Why?  explain please


----------



## SFC JeffJ (Apr 3, 2006)

I do something similar for ranges over 200m with iron sights, but I start from the bottom instead of the side.  Give it a shot and see how it works for you.

Be lousy for snap shooting though.  But when you are talking about doing snap shooting, you are looking for volume of fire instead of precision.  Different techniques for different situations.

Jeff


----------



## Lisa (Apr 3, 2006)

JeffJ said:
			
		

> I do something similar for ranges over 200m with iron sights, but I start from the bottom instead of the side.  Give it a shot and see how it works for you.
> 
> Be lousy for snap shooting though.  But when you are talking about doing snap shooting, you are looking for volume of fire instead of precision.  Different techniques for different situations.
> 
> Jeff



I do this with air rifle except I start on the top and go down.  Same idea, just a different approach.

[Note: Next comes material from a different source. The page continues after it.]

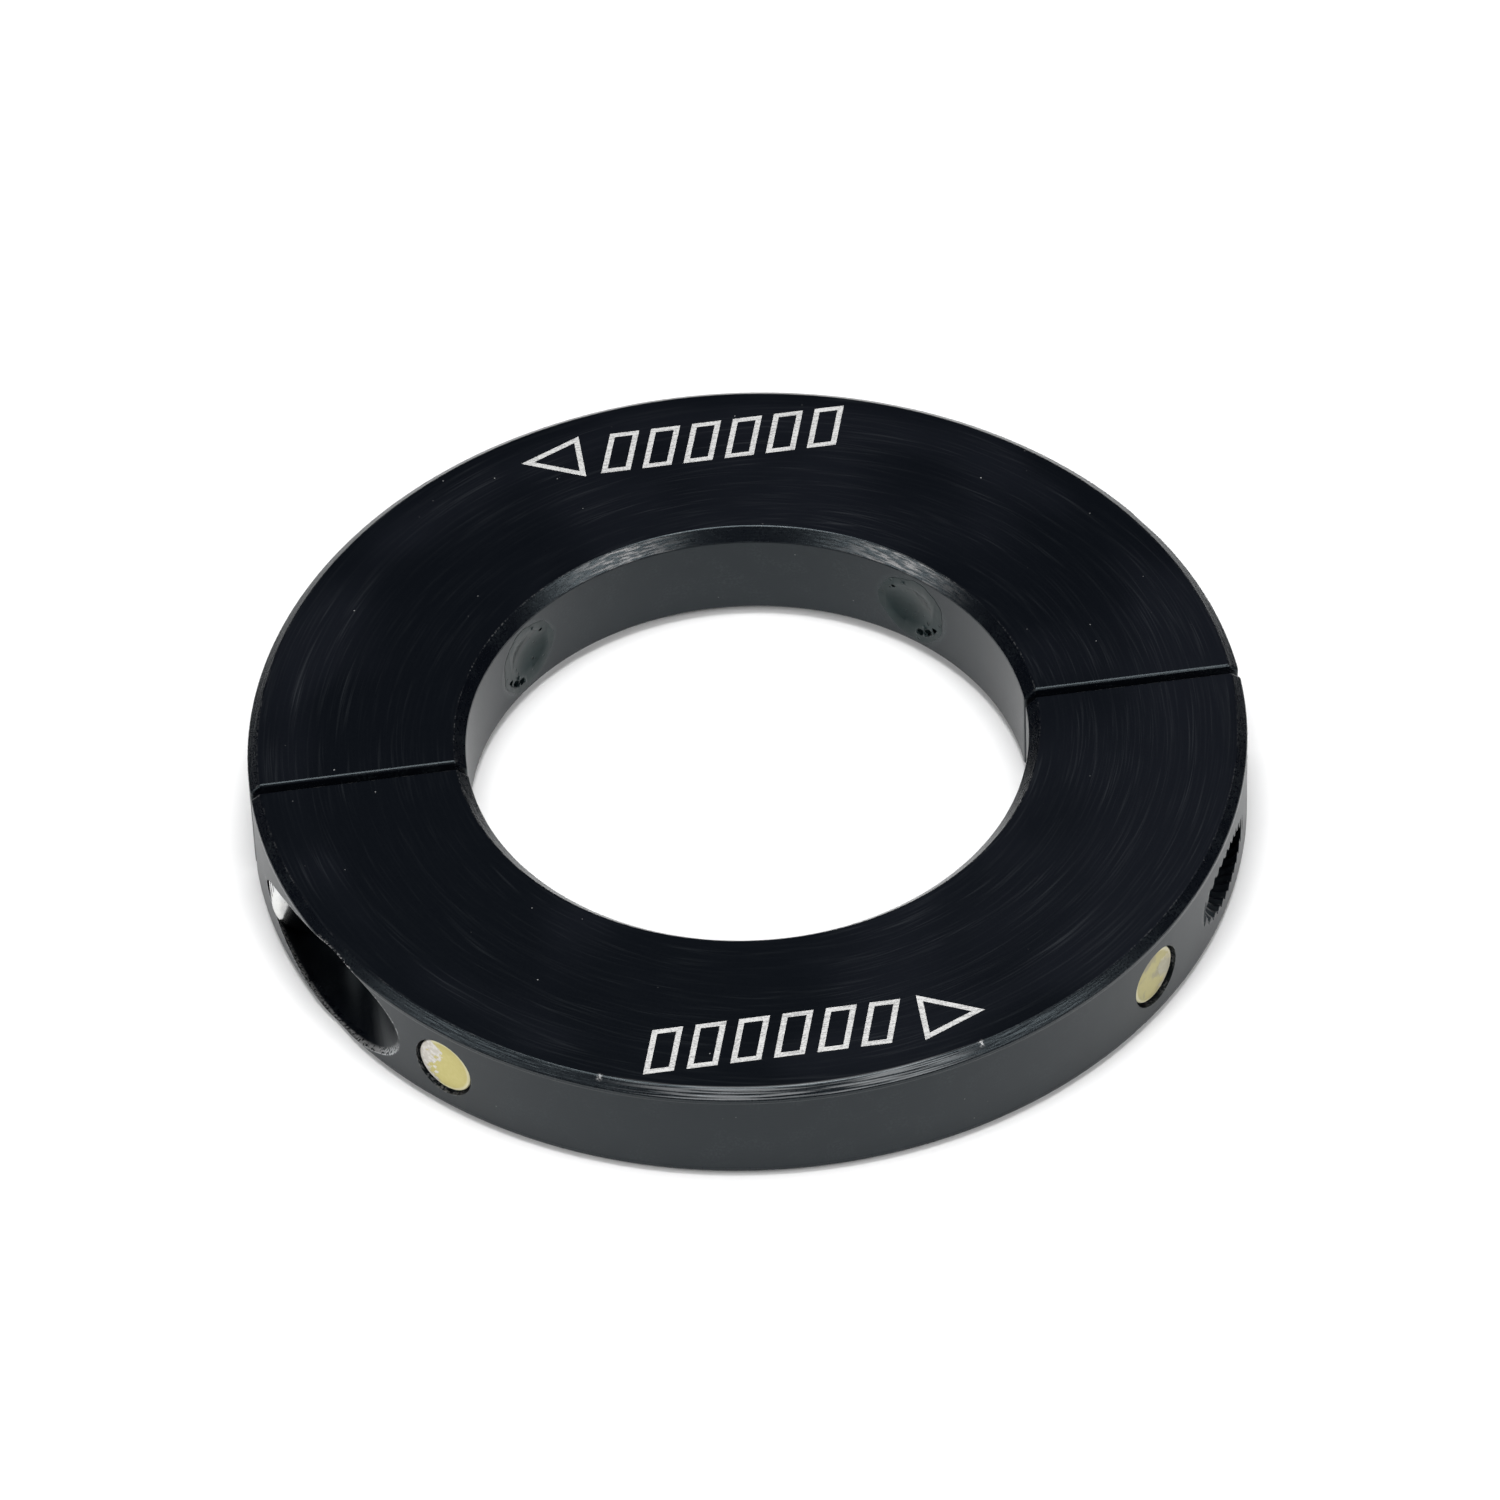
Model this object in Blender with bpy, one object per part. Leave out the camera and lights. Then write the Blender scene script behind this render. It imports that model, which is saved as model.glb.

I can see how it wouldn't work for snap shooting.  No time for that.


----------



## BlackSheep (Apr 3, 2006)

> I also think that it&#8217;s not so good for field use.





> Why? explain please


You already know why.


> I can see how it wouldn't work for snap shooting. No time for that.


Cheers Lisa


----------



## arnisandyz (Apr 4, 2006)

When done consistantly every time it helps develop timing - its a rythmn preperation in breaking your shot. You're timing fine motor movements with the eye. When your eye see the shot, the trigger automatically pulls. You are also starting broad and focusing in everytime like a camera lense, so mentally, it helps your focus.

Action shooters do the same thing, only they use the previous shot and transition to the next target as thier timing device. 

Cadence is very important whether your timing shot to shot (in bullseye shooting) or target to target (in action shooting).


----------



## SFC JeffJ (Apr 4, 2006)

arnisandyz said:
			
		

> When done consistantly every time it helps develop timing - its a rythmn preperation in breaking your shot. You're timing fine motor movements with the eye. When your eye see the shot, the trigger automatically pulls. You are also starting broad and focusing in everytime like a camera lense, so mentally, it helps your focus.
> 
> Action shooters do the same thing, only they use the previous shot and transition to the next target as thier timing device.
> 
> Cadence is very important whether your timing shot to shot (in bullseye shooting) or target to target (in action shooting).



Did a lot of medium range rifle shooting yesterday, and was paying attention to how I set up and trasited from targets.  This is exactly what I do.  Thinking about it, it's pretty standard, even the army teaches it in Basic Rifle Marksmanship.  Just hadn't put any conscious thought into it for years.  Always good to re-evaluate how you do things.

Jeff


----------